What is Play Therapy?

2021-04-07 15:47:35

On today's blog we are sitting down with Rachael Pasemko, Child Therapist with Lighthouse Therapy in Kamloops B.C. Rachael is a registered social worker, clinical counselor, and play therapy supervisor. She has been a therapist for 10 years now! (Wow, Congrats Rachael!)

My knowledge of Play Therapy was very limited prior to our discussion, but I understood that open-ended toys played a large role in the approach, so I was very eager to chat with Rachael and learn more about it. Let's cut to the chase shall we?


What is Play Therapy?

Play therapy is an approach to support children who are having difficulties, whether they have experienced a trauma, a loss in their lives, anxiety, or challenging behaviours that adults in their life can not make sense of.


What happens in a Play Therapy session?

Rachael's general method is non-directive, which is where children will come in and explore the room their way. They choose what they want to do and what toys they want to play with. There is meaning behind every toy a child chooses. They choose to play in a way that communicates what they are feeling, whether that's processing something difficult that has happened in their life, or preparing for something that they may be nervous about, Play Therapy help's them make sense of their world. 

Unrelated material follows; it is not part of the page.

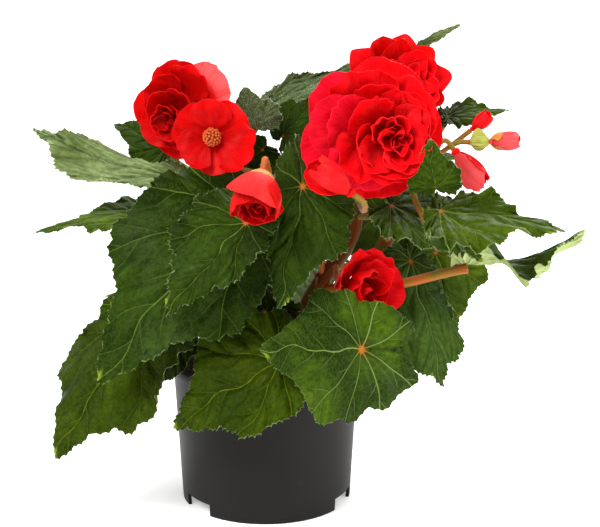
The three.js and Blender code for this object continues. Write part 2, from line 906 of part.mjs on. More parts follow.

This behaviour comes from the right side of the brain. The left side is responsible for the ability to vocalize feelings, however children have a hard time with this form of communication. The right side takes over when children share through symbols and metaphors and make up stories about their experiences and feelings.

At times, she uses the directive approach where she will choose and facilitate the activity, but ultimately the child will take over and share in their own way.


What ages are best suited for Play Therapy?

The best ages for Play Therapy is between 4 to 12 years old. Once a child turns 4, there's a developmental shift and sense of self that occurs. This change enables them to better reflect thoughts, emotions, and feelings. 


What toys are used in Play Therapy?

Rachael uses open-ended inspired toys to leave the play and narrative up to the child. Some examples are:

Sand Therapy with figurines - children choose figurines they are drawn to and make their own world in the sand

Folkmanis Puppets - help facilitate conversation by having a barrier or representative character

Other open-ended toys include board games, arts and crafts, and essentially anything else they are interested in.


How can parents facilitate this approach in a home setting?

It's important to make notes of shifts in behaviours such as trouble sleeping, trouble eating, and/or difficulty dealing with stress.

Rachael coaches and works with parents so they can practice these methods at home. She'll have parents participate in play with their child by asking and giving them time to reflect on their expressions, while not overwhelming them.